Second conference already in the works

The “Exploring Partnerships, Business Development and Financing” conference at the Couchiching Bingo Palace last Wednesday and Thursday was an unqualified success, organizers said.
“It was wonderful, a great success, and we’re looking forward to hosting another one next year,” co-organizer Christine Jourdain said. “We’re in the process of contacting more individuals.
“Next year will be more of a one-day information session with a hands-on workshop the next day,” she added. “Application forms can then be filled out with presenters.”
Jourdain admitted organizers had wanted more provincial government representation at the conference but the strike by the Ontario Public Service Employees Union precluded that.
“Next year, hopefully the government won’t be on strike,” she said.
Organizers also hope to see representation from district banks next year. They were invited this year but all turned the invitation down, Jourdain said.
“We’d love to see the banks come out because they’re the ones [aspiring business owners] will approach,” she noted. “We’d encourage them to come out. And we don’t want to target just one bank, we want them all to come out.”
Another plan for the second-annual conference is to showcase business success stories. And registration will be free once again next year, too.

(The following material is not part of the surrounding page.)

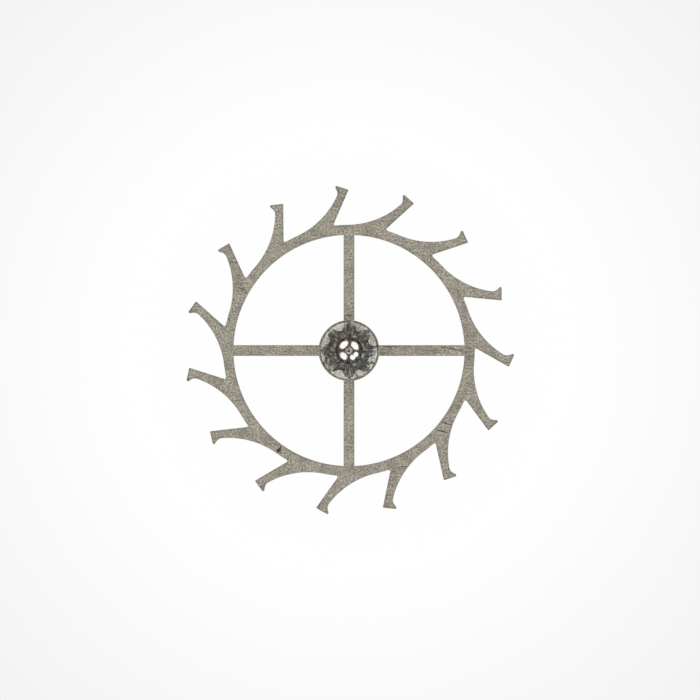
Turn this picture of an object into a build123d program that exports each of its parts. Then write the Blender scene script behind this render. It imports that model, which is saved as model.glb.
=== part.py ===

The conference—a partnership between the Rainy River Future Development Corp. and the Couchiching First Nation Economic Development Commission—featured booths and speakers from the Aboriginal Business Service Network, FedNor, Aboriginal Business Canada, and the Ontario Native Women’s Association.
Business leaders, band chiefs, and district politicians attended the event to network and learn more about what’s available to aspiring entrepreneurs.
Jennifer Rasmussen of Kenora, who was on hand representing FedNor, gave advice on business plans, development, and financing.
Meanwhile, Lisa Belanger, a business development advisor with the Northern Venture Initiative Office, told delegates her organization is more than willing to help with business plans, marketing, and needs assessment.
Her office even offers the use of their equipment.
“These conferences help us keep in touch,” said Belanger, who’s also co-ordinating a women’s conference to address community networking skills and self-employment options that’s scheduled for September.
Jourdain also credited Eugene McPherson for spearheading the conference.
“If I didn’t have Eugene, this wouldn’t have occurred,” she said. “Without him, the conference wouldn’t have happened yet!”